Sub-barrier fusion of 32S+90,96Zr: semi-classical coupled-channels approach

TL;DR

This study investigates sub-barrier fusion of 32S with Zr isotopes, showing that neutron transfer channels significantly influence fusion enhancement, with semi-classical coupled-channels models partially explaining experimental data.

Contribution

It introduces a simple model incorporating neutron transfer effects to better explain sub-barrier fusion cross sections for 32S+96Zr.

Findings

Sub-barrier fusion cross sections are larger for 32S+96Zr than for 32S+90Zr.

Coupled-channels calculations with two-phonon excitations explain 32S+90Zr data but not 32S+96Zr.

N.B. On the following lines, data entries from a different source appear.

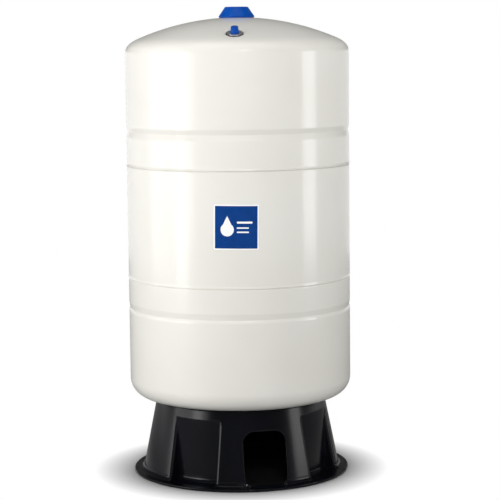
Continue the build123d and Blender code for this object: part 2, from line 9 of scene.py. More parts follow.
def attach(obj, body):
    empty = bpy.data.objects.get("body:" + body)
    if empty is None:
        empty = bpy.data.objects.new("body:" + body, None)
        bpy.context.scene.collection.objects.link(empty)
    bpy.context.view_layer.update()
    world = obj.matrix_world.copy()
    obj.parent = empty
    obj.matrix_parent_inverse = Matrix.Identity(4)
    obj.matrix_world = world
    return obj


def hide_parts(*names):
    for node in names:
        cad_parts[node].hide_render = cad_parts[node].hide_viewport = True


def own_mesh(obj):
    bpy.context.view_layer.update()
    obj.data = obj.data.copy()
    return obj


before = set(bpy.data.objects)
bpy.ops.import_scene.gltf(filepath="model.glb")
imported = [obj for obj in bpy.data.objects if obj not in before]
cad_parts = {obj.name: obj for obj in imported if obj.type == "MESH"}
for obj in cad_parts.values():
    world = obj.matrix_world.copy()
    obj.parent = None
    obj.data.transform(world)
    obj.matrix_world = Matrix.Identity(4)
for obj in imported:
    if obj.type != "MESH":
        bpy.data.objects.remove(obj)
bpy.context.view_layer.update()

# Viewpoint. A long lens, about three metres in front of the tank and a little
# below its dome, turned slightly round to the side of the pipe window.
camera_distance = 3.0855
camera_height = 0.7521
camera_pitch = 0.1174
camera_yaw = 0.0062
camera_roll = -0.0105
camera_swing = np.radians(1.3)
focal_pixels, frame_pixels, sensor_mm = 1764.0, 500, 36.0

forward = np.array([np.sin(camera_yaw), np.cos(camera_yaw), 0.0]) * np.cos(camera_pitch)
forward[2] = -np.sin(camera_pitch)
level_right = np.array([np.cos(camera_yaw), -np.sin(camera_yaw), 0.0])
level_up = np.cross(level_right, forward)
right = np.cos(camera_roll) * level_right + np.sin(camera_roll) * level_up
up = np.cos(camera_roll) * level_up - np.sin(camera_roll) * level_right
swing = np.array(Matrix.Rotation(camera_swing, 3, "Z"))
camera_data = bpy.data.cameras.new("camera")
camera_data.sensor_width = sensor_mm
camera_data.lens = sensor_mm * focal_pixels / frame_pixels
camera = bpy.data.objects.new("camera", camera_data)
bpy.context.scene.collection.objects.link(camera)
pose = np.eye(4)
pose[:3, :3] = swing @ np.column_stack([right, up, -forward])
pose[:3, 3] = swing @ np.array([0.0, -camera_distance, camera_height])
camera.matrix_world = Matrix(pose.tolist())
bpy.context.scene.camera = camera


# Shell. Two deep-drawn steel heads and a rolled cylinder between them, lapped
# and welded at two seams, each head with one rolled bead round its side. The
# dome has a small flat seat pressed in for the air valve.
shell_radius, shell_wall = 194.5, 1.3
bottom_height = 119.5
lower_depth, lower_knuckle = 48.0, 32.0
upper_depth, upper_knuckle = 60.0, 22.0
lower_side, middle_height, upper_side = 179.0, 196.0, 193.0
connection_seat, pipe_hole_radius = 34.0, 17.0
lap, joggle, joggle_bend, joggle_gap = 12.0, 1.6, 1.0, 0.8
flare_height, rim_flare, flare_bend = 3.5, 0.8, 4.0


def linear(hex_colour):
    """An sRGB colour such as #EDEBE2 as linear red, green, blue and alpha."""
    channels = np.array([int(hex_colour[i : i + 2], 16) for i in (1, 3, 5)]) / 255
    low, high = channels / 12.92, ((channels + 0.055) / 1.055) ** 2.4
    return (*np.where(channels <= 0.04045, low, high), 1.0)


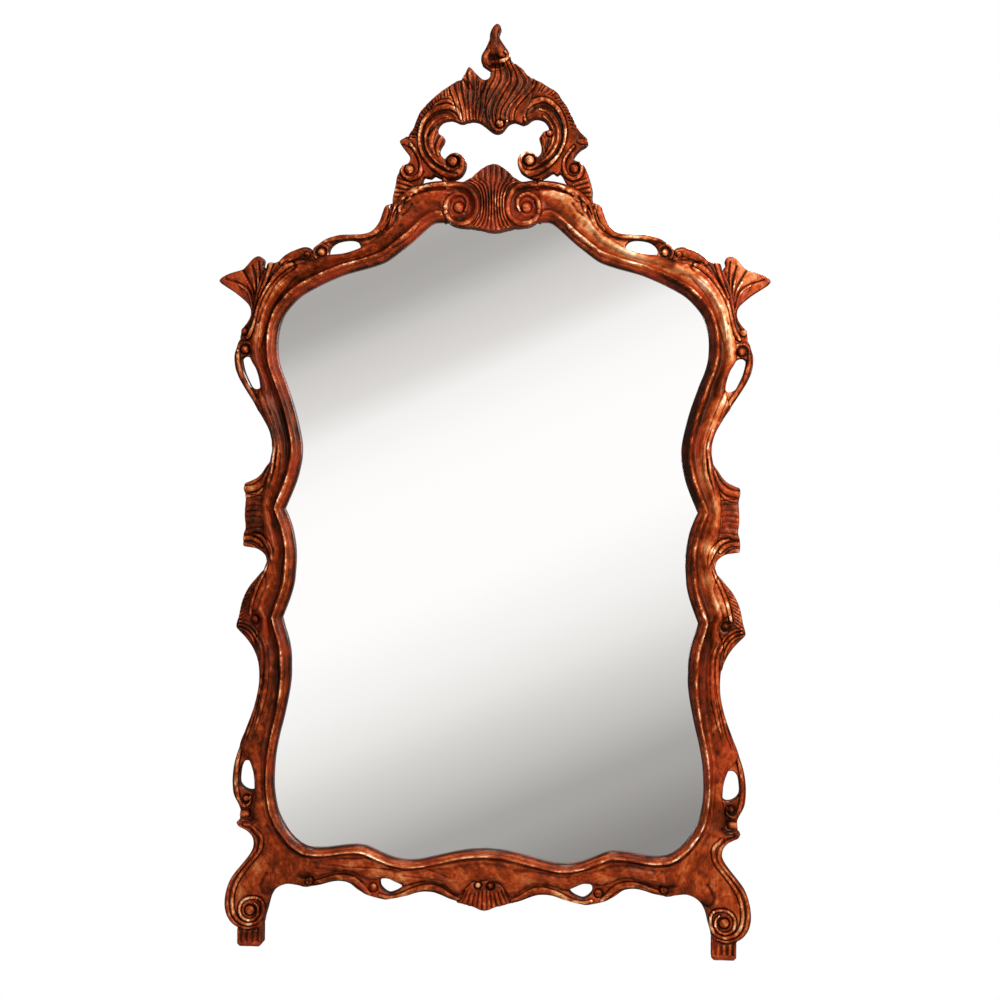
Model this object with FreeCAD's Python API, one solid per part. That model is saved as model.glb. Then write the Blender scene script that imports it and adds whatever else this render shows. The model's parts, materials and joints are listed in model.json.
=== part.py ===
import FreeCAD, Part
import math
import os

os.makedirs("parts", exist_ok=True)
V = FreeCAD.Vector

# Carved wall mirror in the Louis XV manner, in millimetres.
# +Z is up and the face looks along -Y. The wall is the plane Y = 0, and the
# origin lies on it, midway between the two rings that the mirror hangs by.

# Overall size and where the rings hang
overall_height = 1500.0
wall_gap = 8.0                 # from the wall to the back of the frame

# Reading places off the picture. Names ending in px are picture places, x to
# the right and y down. The picture leans a little and is taken a little from
# the right, and straighten() undoes both.
centre_px = (488.9, 492.9)
lean_share = 0.00873
turn_share = 0.0106            # how much larger things look at turn_reach_px
turn_reach_px = 250.0
turn_width_share = 1.006       # width of the object over what its turned picture shows
top_px = (496.2, 24.0)
base_px = (251.5, 944.2)
ring_px = (280.0, 420.0)

# Section of the rails, measured from the edge of the glass outwards
rebate_width = 8.5
glass_thickness = 4.0
block_thickness = 3.0
board_thickness = 6.0
rebate_depth = glass_thickness + block_thickness + board_thickness
glass_clearance = 1.5
board_clearance = 1.0
lip_thickness = 7.0            # wood in front of the glass at its edge
bead_shoulder = 6.0            # from the glass edge to the bead's flank
bead_shoulder_height = 31.0
bead_setback = 14.0
bead_height = 34.0
bead_drop_setback = 17.5
bead_drop_height = 32.0
hollow_setback = 21.0
hollow_height = 23.5
swell_share = 0.48             # these lie between the hollow and the edge
groove_share = 0.74
edge_bead_share = 0.9
swell_height = 32.0
groove_height = 25.0
edge_bead_height = 28.0
edge_height = 22.0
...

Neutron transfer channels with positive Q-values are important for understanding fusion enhancement.

Abstract

The fusion excitation functions have been measured with rather good accuracy for 32S+90Zr and 32S+96Zr near and below the Coulomb barrier. The sub-barrier cross sections for 32S+96Zr are much larger compared with 32S+90Zr. Semi-classical coupled-channels calculations including two-phonon excitations are capable to describe sub-barrier enhancement only for 32S+90Zr. The remaining disagreement for 32S+96Zr comes from the positive Q-value intermediate neutron transfers in this system. The comparison with 40Ca+96Zr suggests that couplings to the positive Q-value neutron transfer channels may play a role in the sub-barrier fusion enhancement. A rather simple model calculation taking neutron transfers into account is proposed to overcome the discrepancies of 32S+96Zr.